Shell was fortunate in some ways, she said, that the Kulluk experienced problems near Kodiak.
“Up in the Arctic, you are 1,000 miles away from any Coast Guard station and the kind of response they were able to deploy in Kodiak,” she said. The Coast Guard the last few summers has staged equipment and personnel in the Arctic. That has meant a couple of helicopters and possibly a cutter, Heiman said. It in no way can be compared to the Gulf of Mexico and the resources available for BP’s Deepwater Horizon disaster.

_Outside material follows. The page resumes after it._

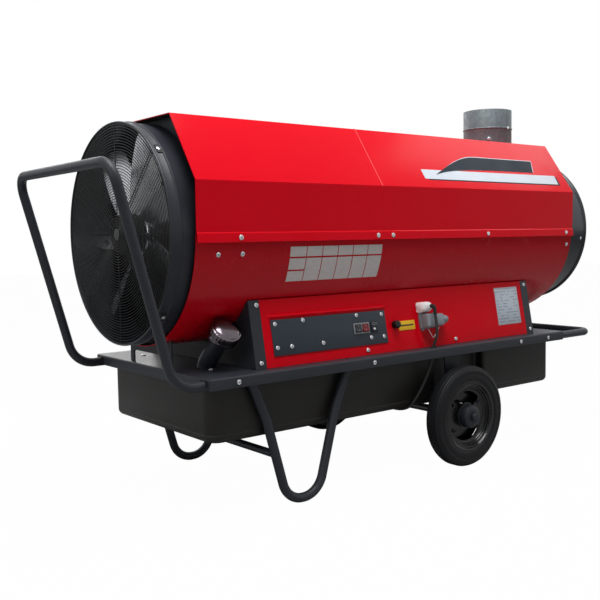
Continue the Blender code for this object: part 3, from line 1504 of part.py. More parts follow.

“It’s remote. There are no roads. There’s no real, true spill response capability like you would have in the gulf, where you have ports and harbors and boats and fishing boats and vessels everywhere,” she said.
Shell has said its preparations will allow it to operate safely far from the Coast Guard base. Like a backcountry camper, Shell has promised to carry all the response equipment needed to the isolated drilling sites: a fleet of more than 20 response vessels that could respond in either the Beaufort of the Chukchi.
Shell spokesman Smith said the company remains confident in its ability to operate safely.
“We encountered severe weather basically all summer long in the Arctic,” he said. “While it was challenging, the personnel and the assets and the rigs performed very well.”
When a massive ice flow moved toward the drill ship operating in the Chukchi after less than a day of drilling, Shell released the vessel from anchors and moved out of the way.
“As disappointing as that was, given how long we had waited to start drilling — we were only a day in — we had the time and made the decision to disconnect from anchors and safely move off,” Smith said. “That’s how responsible operators work in the Arctic, or anywhere, really.”